*** Data to process ***

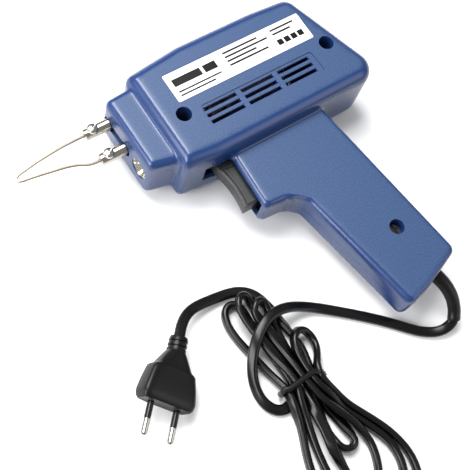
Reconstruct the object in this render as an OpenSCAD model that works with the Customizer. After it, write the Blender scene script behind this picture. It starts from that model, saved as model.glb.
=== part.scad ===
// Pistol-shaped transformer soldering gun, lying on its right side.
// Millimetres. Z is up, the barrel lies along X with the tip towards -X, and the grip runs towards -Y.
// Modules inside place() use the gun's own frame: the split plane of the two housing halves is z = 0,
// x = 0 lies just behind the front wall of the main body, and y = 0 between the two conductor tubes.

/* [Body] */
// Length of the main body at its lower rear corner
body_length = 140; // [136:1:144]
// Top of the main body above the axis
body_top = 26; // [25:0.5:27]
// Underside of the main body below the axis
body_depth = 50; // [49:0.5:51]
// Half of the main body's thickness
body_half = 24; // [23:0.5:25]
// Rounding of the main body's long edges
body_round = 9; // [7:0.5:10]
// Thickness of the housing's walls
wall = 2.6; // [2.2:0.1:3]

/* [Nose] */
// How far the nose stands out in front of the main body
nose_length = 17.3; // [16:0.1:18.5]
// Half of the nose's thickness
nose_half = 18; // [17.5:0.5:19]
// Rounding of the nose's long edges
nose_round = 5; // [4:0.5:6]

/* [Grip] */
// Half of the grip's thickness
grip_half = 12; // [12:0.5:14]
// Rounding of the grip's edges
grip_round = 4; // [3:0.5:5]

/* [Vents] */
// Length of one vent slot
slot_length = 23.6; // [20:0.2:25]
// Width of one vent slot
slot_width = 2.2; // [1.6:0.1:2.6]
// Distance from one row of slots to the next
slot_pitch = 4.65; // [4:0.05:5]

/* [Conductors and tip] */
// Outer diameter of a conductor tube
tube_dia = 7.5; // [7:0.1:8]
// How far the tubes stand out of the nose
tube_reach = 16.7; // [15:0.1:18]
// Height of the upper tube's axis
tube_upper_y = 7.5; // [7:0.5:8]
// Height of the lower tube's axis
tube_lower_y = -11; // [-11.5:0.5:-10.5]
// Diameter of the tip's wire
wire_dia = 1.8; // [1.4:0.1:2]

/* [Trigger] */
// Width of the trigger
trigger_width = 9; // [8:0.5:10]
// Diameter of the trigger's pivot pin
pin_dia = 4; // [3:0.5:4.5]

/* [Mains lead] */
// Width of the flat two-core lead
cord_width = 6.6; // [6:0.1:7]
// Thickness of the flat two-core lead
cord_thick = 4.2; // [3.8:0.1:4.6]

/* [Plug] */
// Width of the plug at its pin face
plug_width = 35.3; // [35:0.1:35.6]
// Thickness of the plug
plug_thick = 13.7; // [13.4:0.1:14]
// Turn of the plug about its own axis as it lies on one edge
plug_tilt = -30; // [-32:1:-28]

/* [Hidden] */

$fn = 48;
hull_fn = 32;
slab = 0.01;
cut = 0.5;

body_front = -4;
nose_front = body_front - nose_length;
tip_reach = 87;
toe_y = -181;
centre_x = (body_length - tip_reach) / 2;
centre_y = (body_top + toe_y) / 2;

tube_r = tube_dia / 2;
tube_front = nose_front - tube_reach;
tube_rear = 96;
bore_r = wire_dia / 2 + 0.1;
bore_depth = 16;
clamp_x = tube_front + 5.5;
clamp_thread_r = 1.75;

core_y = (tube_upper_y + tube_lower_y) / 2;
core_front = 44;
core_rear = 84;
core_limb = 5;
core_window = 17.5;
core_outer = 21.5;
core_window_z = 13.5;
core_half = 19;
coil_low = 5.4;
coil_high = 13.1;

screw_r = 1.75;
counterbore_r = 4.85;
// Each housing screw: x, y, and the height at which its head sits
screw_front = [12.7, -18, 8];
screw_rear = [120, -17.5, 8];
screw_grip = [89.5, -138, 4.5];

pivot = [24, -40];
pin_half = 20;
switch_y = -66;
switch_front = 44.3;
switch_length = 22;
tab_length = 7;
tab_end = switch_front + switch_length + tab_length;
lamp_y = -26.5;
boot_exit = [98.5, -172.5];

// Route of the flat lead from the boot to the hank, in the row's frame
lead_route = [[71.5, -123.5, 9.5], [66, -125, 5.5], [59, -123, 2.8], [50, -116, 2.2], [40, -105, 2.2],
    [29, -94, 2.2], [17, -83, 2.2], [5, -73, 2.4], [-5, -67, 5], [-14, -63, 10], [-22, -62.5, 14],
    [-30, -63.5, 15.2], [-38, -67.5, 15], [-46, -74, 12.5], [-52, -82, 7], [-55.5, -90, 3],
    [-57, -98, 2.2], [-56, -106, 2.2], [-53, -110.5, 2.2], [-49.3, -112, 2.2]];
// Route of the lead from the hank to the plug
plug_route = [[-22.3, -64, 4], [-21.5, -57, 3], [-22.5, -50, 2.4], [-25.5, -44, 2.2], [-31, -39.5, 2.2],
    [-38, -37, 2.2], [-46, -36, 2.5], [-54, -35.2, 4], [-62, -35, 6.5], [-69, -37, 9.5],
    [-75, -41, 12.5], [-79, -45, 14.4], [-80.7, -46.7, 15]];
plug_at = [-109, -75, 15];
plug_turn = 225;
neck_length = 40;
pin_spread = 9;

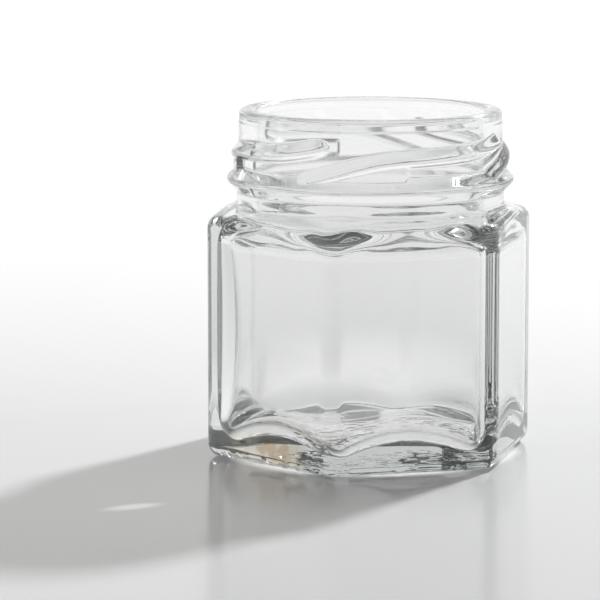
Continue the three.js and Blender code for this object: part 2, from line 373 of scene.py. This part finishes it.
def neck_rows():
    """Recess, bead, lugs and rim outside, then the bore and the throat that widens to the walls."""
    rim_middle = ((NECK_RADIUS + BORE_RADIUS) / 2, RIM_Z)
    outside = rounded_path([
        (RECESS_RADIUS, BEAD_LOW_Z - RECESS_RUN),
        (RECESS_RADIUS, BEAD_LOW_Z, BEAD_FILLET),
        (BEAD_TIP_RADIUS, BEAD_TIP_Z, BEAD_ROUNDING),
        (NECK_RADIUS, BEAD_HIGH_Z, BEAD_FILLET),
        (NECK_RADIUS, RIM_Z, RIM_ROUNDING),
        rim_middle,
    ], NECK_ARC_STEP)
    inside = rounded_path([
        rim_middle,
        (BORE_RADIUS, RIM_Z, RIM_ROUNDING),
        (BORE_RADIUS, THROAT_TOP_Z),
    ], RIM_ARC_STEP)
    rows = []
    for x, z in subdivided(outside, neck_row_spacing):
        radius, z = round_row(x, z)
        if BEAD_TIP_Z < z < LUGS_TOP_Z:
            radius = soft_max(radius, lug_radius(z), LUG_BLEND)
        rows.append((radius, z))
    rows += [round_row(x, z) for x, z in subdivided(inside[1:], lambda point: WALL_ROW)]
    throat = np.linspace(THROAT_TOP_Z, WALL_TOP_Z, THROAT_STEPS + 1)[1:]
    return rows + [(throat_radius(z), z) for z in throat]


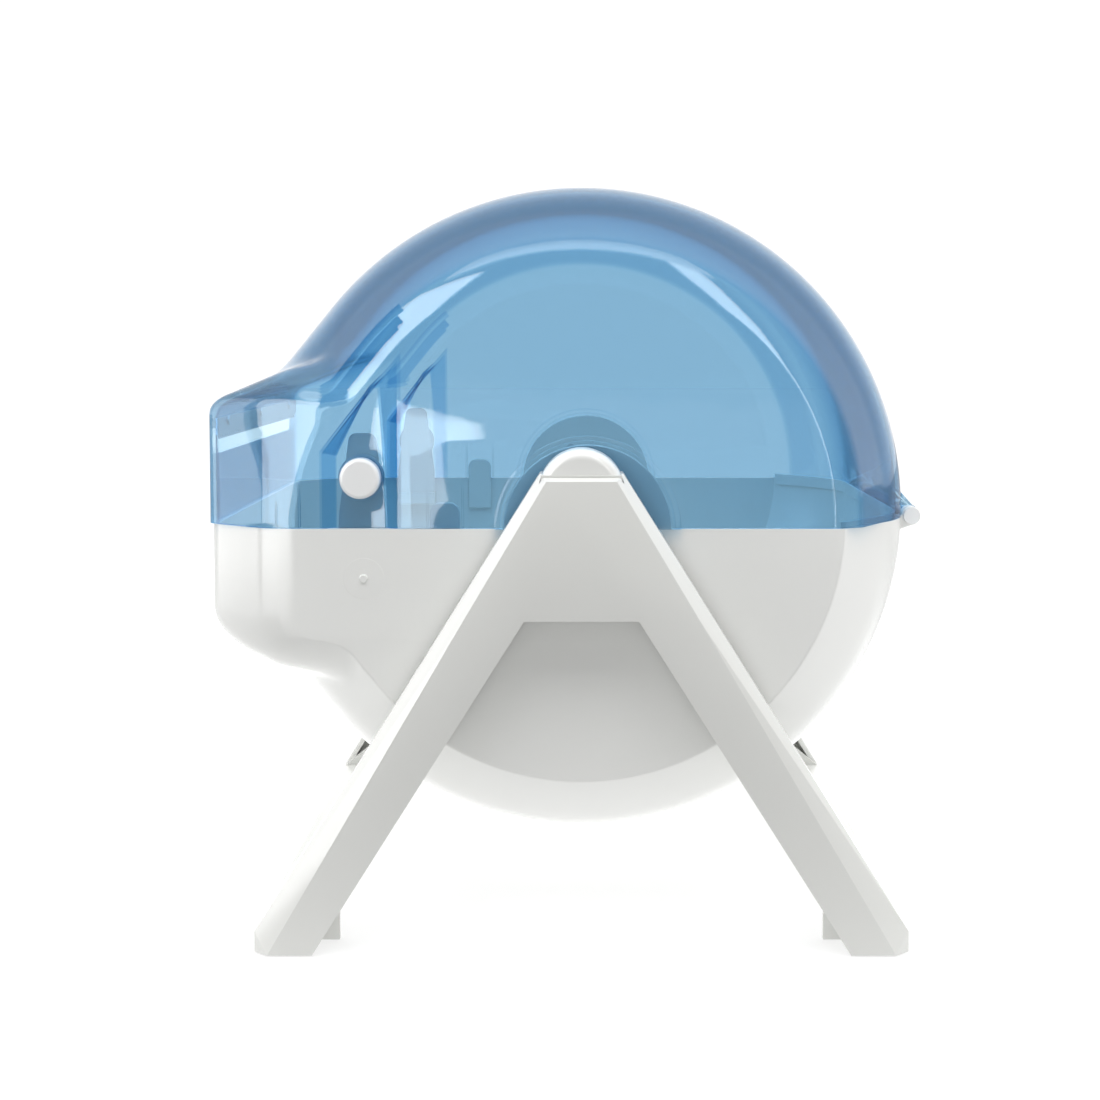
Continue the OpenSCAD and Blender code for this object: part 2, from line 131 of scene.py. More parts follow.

***

What the exercise asks >> Copy every record above exactly as it appears.

Exercise solution >>
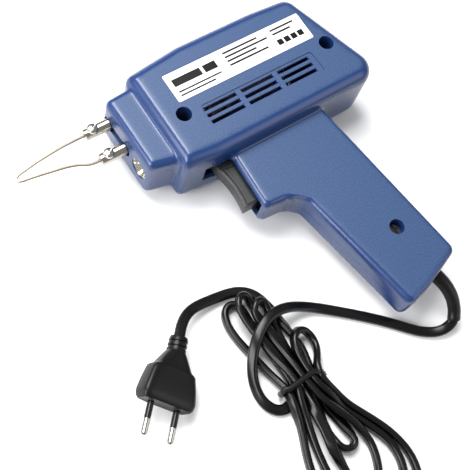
Reconstruct the object in this render as an OpenSCAD model that works with the Customizer. After it, write the Blender scene script behind this picture. It starts from that model, saved as model.glb.
=== part.scad ===
// Pistol-shaped transformer soldering gun, lying on its right side.
// Millimetres. Z is up, the barrel lies along X with the tip towards -X, and the grip runs towards -Y.
// Modules inside place() use the gun's own frame: the split plane of the two housing halves is z = 0,
// x = 0 lies just behind the front wall of the main body, and y = 0 between the two conductor tubes.

/* [Body] */
// Length of the main body at its lower rear corner
body_length = 140; // [136:1:144]
// Top of the main body above the axis
body_top = 26; // [25:0.5:27]
// Underside of the main body below the axis
body_depth = 50; // [49:0.5:51]
// Half of the main body's thickness
body_half = 24; // [23:0.5:25]
// Rounding of the main body's long edges
body_round = 9; // [7:0.5:10]
// Thickness of the housing's walls
wall = 2.6; // [2.2:0.1:3]

/* [Nose] */
// How far the nose stands out in front of the main body
nose_length = 17.3; // [16:0.1:18.5]
// Half of the nose's thickness
nose_half = 18; // [17.5:0.5:19]
// Rounding of the nose's long edges
nose_round = 5; // [4:0.5:6]

/* [Grip] */
// Half of the grip's thickness
grip_half = 12; // [12:0.5:14]
// Rounding of the grip's edges
grip_round = 4; // [3:0.5:5]

/* [Vents] */
// Length of one vent slot
slot_length = 23.6; // [20:0.2:25]
// Width of one vent slot
slot_width = 2.2; // [1.6:0.1:2.6]
// Distance from one row of slots to the next
slot_pitch = 4.65; // [4:0.05:5]

/* [Conductors and tip] */
// Outer diameter of a conductor tube
tube_dia = 7.5; // [7:0.1:8]
// How far the tubes stand out of the nose
tube_reach = 16.7; // [15:0.1:18]
// Height of the upper tube's axis
tube_upper_y = 7.5; // [7:0.5:8]
// Height of the lower tube's axis
tube_lower_y = -11; // [-11.5:0.5:-10.5]
// Diameter of the tip's wire
wire_dia = 1.8; // [1.4:0.1:2]

/* [Trigger] */
// Width of the trigger
trigger_width = 9; // [8:0.5:10]
// Diameter of the trigger's pivot pin
pin_dia = 4; // [3:0.5:4.5]

/* [Mains lead] */
// Width of the flat two-core lead
cord_width = 6.6; // [6:0.1:7]
// Thickness of the flat two-core lead
cord_thick = 4.2; // [3.8:0.1:4.6]

/* [Plug] */
// Width of the plug at its pin face
plug_width = 35.3; // [35:0.1:35.6]
// Thickness of the plug
plug_thick = 13.7; // [13.4:0.1:14]
// Turn of the plug about its own axis as it lies on one edge
plug_tilt = -30; // [-32:1:-28]

/* [Hidden] */

$fn = 48;
hull_fn = 32;
slab = 0.01;
cut = 0.5;

body_front = -4;
nose_front = body_front - nose_length;
tip_reach = 87;
toe_y = -181;
centre_x = (body_length - tip_reach) / 2;
centre_y = (body_top + toe_y) / 2;

tube_r = tube_dia / 2;
tube_front = nose_front - tube_reach;
tube_rear = 96;
bore_r = wire_dia / 2 + 0.1;
bore_depth = 16;
clamp_x = tube_front + 5.5;
clamp_thread_r = 1.75;

core_y = (tube_upper_y + tube_lower_y) / 2;
core_front = 44;
core_rear = 84;
core_limb = 5;
core_window = 17.5;
core_outer = 21.5;
core_window_z = 13.5;
core_half = 19;
coil_low = 5.4;
coil_high = 13.1;

screw_r = 1.75;
counterbore_r = 4.85;
// Each housing screw: x, y, and the height at which its head sits
screw_front = [12.7, -18, 8];
screw_rear = [120, -17.5, 8];
screw_grip = [89.5, -138, 4.5];

pivot = [24, -40];
pin_half = 20;
switch_y = -66;
switch_front = 44.3;
switch_length = 22;
tab_length = 7;
tab_end = switch_front + switch_length + tab_length;
lamp_y = -26.5;
boot_exit = [98.5, -172.5];

// Route of the flat lead from the boot to the hank, in the row's frame
lead_route = [[71.5, -123.5, 9.5], [66, -125, 5.5], [59, -123, 2.8], [50, -116, 2.2], [40, -105, 2.2],
    [29, -94, 2.2], [17, -83, 2.2], [5, -73, 2.4], [-5, -67, 5], [-14, -63, 10], [-22, -62.5, 14],
    [-30, -63.5, 15.2], [-38, -67.5, 15], [-46, -74, 12.5], [-52, -82, 7], [-55.5, -90, 3],
    [-57, -98, 2.2], [-56, -106, 2.2], [-53, -110.5, 2.2], [-49.3, -112, 2.2]];
// Route of the lead from the hank to the plug
plug_route = [[-22.3, -64, 4], [-21.5, -57, 3], [-22.5, -50, 2.4], [-25.5, -44, 2.2], [-31, -39.5, 2.2],
    [-38, -37, 2.2], [-46, -36, 2.5], [-54, -35.2, 4], [-62, -35, 6.5], [-69, -37, 9.5],
    [-75, -41, 12.5], [-79, -45, 14.4], [-80.7, -46.7, 15]];
plug_at = [-109, -75, 15];
plug_turn = 225;
neck_length = 40;
pin_spread = 9;

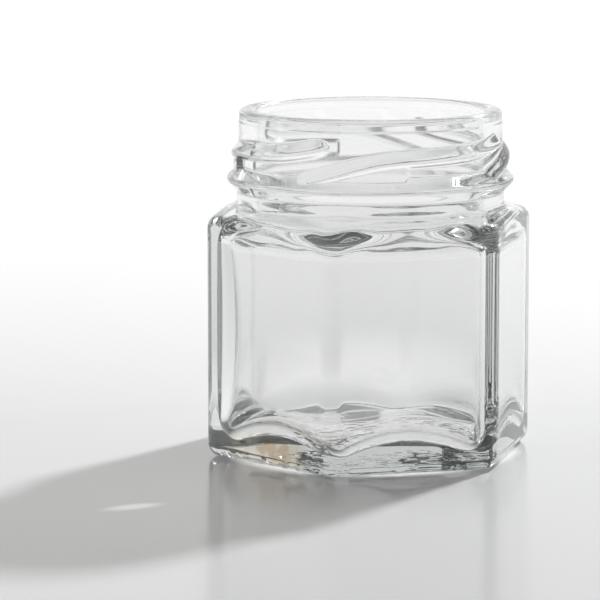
Continue the three.js and Blender code for this object: part 2, from line 373 of scene.py. This part finishes it.
def neck_rows():
    """Recess, bead, lugs and rim outside, then the bore and the throat that widens to the walls."""
    rim_middle = ((NECK_RADIUS + BORE_RADIUS) / 2, RIM_Z)
    outside = rounded_path([
        (RECESS_RADIUS, BEAD_LOW_Z - RECESS_RUN),
        (RECESS_RADIUS, BEAD_LOW_Z, BEAD_FILLET),
        (BEAD_TIP_RADIUS, BEAD_TIP_Z, BEAD_ROUNDING),
        (NECK_RADIUS, BEAD_HIGH_Z, BEAD_FILLET),
        (NECK_RADIUS, RIM_Z, RIM_ROUNDING),
        rim_middle,
    ], NECK_ARC_STEP)
    inside = rounded_path([
        rim_middle,
        (BORE_RADIUS, RIM_Z, RIM_ROUNDING),
        (BORE_RADIUS, THROAT_TOP_Z),
    ], RIM_ARC_STEP)
    rows = []
    for x, z in subdivided(outside, neck_row_spacing):
        radius, z = round_row(x, z)
        if BEAD_TIP_Z < z < LUGS_TOP_Z:
            radius = soft_max(radius, lug_radius(z), LUG_BLEND)
        rows.append((radius, z))
    rows += [round_row(x, z) for x, z in subdivided(inside[1:], lambda point: WALL_ROW)]
    throat = np.linspace(THROAT_TOP_Z, WALL_TOP_Z, THROAT_STEPS + 1)[1:]
    return rows + [(throat_radius(z), z) for z in throat]


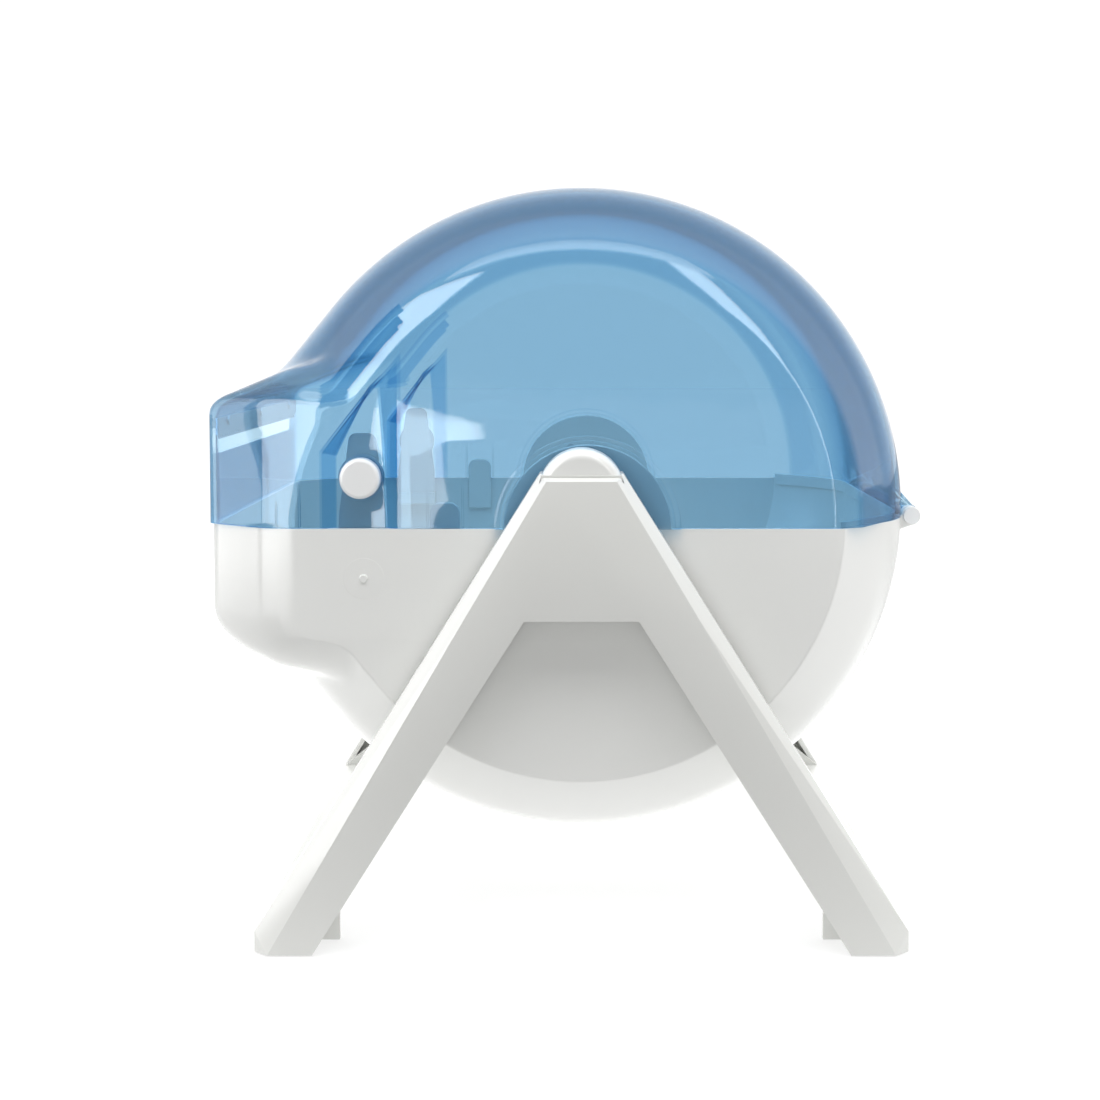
Continue the OpenSCAD and Blender code for this object: part 2, from line 131 of scene.py. More parts follow.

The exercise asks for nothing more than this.